Phrases are position-aware and require terms to appear adjacent and in order.
Proximity search¶
Find terms that appear near each other using the NEAR/n operator, where n is the maximum distance in word positions.
If no distance is specified, the default is NEAR/10.
Wildcard search¶
Use * as a wildcard for prefix, suffix, or infix matching.
| Pattern | Matches |
|---|---|
invest* | invest, investor, investment, investing |
*ization | organization, optimization, monetization |
c*o | CEO, CFO, CTO |
Note
Prefix wildcards require at least 3 characters before the *. Suffix and infix wildcards are more computationally expensive -- use them sparingly.
Field-scoped search¶
Target specific fields in the indexed content.
Available fields: title, body, ocr, transcript, caption, metadata, tags.
Filters¶
Filters narrow results without affecting relevance scoring. Filters combine with logical AND; values within a single filter use logical OR.
| Filter | Type | Description |
|---|---|---|
mime_types | string array | Filter by file type (e.g., ["application/pdf", "image/png"]). |
languages | string array | Filter by content language (e.g., ["en", "de"]). |
created_at_gte | timestamp | Only include objects created on or after this date. |
created_at_lte | timestamp | Only include objects created on or before this date. |
tags_any | string array | Include objects matching any of the specified tags. |
object_ids | string array | Restrict results to specific objects by ID. |
Result structure¶
Each search result contains the information you need to use, cite, and attribute the retrieved content.
Snippets¶
A snippet is a highlighted text excerpt from the matched content. Snippets show the relevant portion of the indexed text with matched terms emphasized. They are generated from stored indexed content and do not require fetching the original file.
Citations¶
A citation provides a precise locator for the matched content within the original object. Citations include:
- The
object_idanddataset_idfor attribution. - A
locatorthat identifies the exact position -- for example, a page number in a PDF, a timestamp range in a transcript, or a chunk ordinal in a text document. - A
display_textsuitable for rendering in a citation list.
Scores¶
Each result includes a relevance score and a rank position. Scores are comparable within a single query but not across different queries. Results are ordered by descending score.
Billable results
Each result includes a billable flag indicating whether it counts toward metered usage. Only billable results generate retrieval charges. Duplicate results within the same query session are charged only once.
FAQ¶
What is the maximum number of results I can request?

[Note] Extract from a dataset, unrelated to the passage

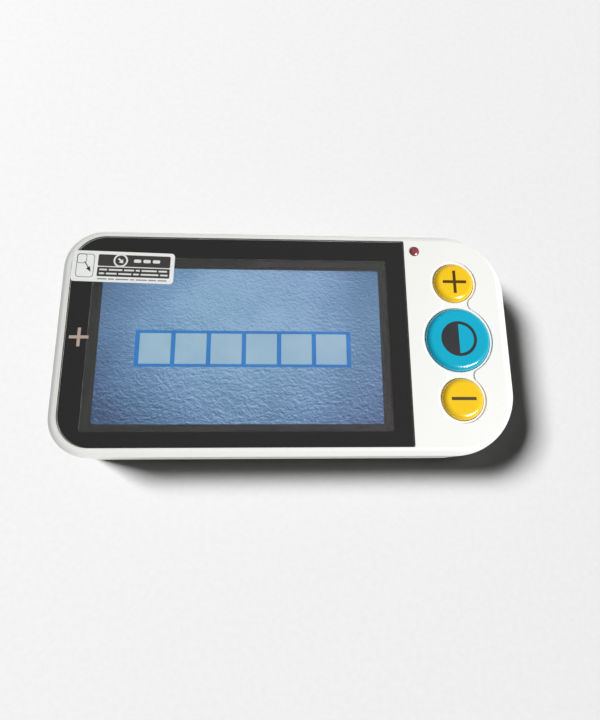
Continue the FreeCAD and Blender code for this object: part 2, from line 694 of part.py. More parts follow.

You can request up to 100 results per query using the top_k parameter. The default is 20. For larger result sets, use cursor-based pagination to page through additional results.
Can I search across datasets from multiple providers in a single query?
Yes. When you omit the dataset_ids parameter or pass an empty array, the search spans all datasets accessible to your tenant. Results from different providers are merged and ranked together.
Does the retrieval mode affect billing?
No. Billing is based on the number of billable results returned, not the retrieval mode used. Whether you use lexical, dense, hybrid, or auto, the metering is the same.
What happens if I search for a term that does not exist in any dataset?
The API returns a successful response with an empty results array. No retrieval events are created and nothing is billed.
Can I combine filters with boolean query syntax?
Yes. Filters and query syntax work together. The query syntax controls how terms are matched, while filters restrict the candidate set. For example, you can use a boolean query like revenue AND forecast with a filter for mime_types: ["application/pdf"] to search only PDF documents.